* **WHAT THE TASK REQUIRES**: Reproduce all of the data word for word.

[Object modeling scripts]
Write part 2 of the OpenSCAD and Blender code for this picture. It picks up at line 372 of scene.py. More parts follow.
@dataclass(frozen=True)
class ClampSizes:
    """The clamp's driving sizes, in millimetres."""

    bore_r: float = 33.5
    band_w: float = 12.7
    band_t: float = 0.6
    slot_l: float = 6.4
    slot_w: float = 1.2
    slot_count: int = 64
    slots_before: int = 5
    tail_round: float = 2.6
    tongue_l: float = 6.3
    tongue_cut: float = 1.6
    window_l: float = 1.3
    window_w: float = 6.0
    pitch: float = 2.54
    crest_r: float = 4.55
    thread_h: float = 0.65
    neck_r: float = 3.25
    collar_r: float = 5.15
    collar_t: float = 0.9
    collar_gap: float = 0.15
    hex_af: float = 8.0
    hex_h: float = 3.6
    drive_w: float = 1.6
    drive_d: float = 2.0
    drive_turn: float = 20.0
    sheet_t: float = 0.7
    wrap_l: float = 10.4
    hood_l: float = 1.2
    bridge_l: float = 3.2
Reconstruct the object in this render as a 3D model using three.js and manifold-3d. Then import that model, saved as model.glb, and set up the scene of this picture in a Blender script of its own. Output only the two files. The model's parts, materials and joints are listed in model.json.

* **SOLUTION FOR THIS PROBLEM**:
Write part 2 of the OpenSCAD and Blender code for this picture. It picks up at line 372 of scene.py. More parts follow.
@dataclass(frozen=True)
class ClampSizes:
    """The clamp's driving sizes, in millimetres."""

    bore_r: float = 33.5
    band_w: float = 12.7
    band_t: float = 0.6
    slot_l: float = 6.4
    slot_w: float = 1.2
    slot_count: int = 64
    slots_before: int = 5
    tail_round: float = 2.6
    tongue_l: float = 6.3
    tongue_cut: float = 1.6
    window_l: float = 1.3
    window_w: float = 6.0
    pitch: float = 2.54
    crest_r: float = 4.55
    thread_h: float = 0.65
    neck_r: float = 3.25
    collar_r: float = 5.15
    collar_t: float = 0.9
    collar_gap: float = 0.15
    hex_af: float = 8.0
    hex_h: float = 3.6
    drive_w: float = 1.6
    drive_d: float = 2.0
    drive_turn: float = 20.0
    sheet_t: float = 0.7
    wrap_l: float = 10.4
    hood_l: float = 1.2
    bridge_l: float = 3.2
Reconstruct the object in this render as a 3D model using three.js and manifold-3d. Then import that model, saved as model.glb, and set up the scene of this picture in a Blender script of its own. Output only the two files. The model's parts, materials and joints are listed in model.json.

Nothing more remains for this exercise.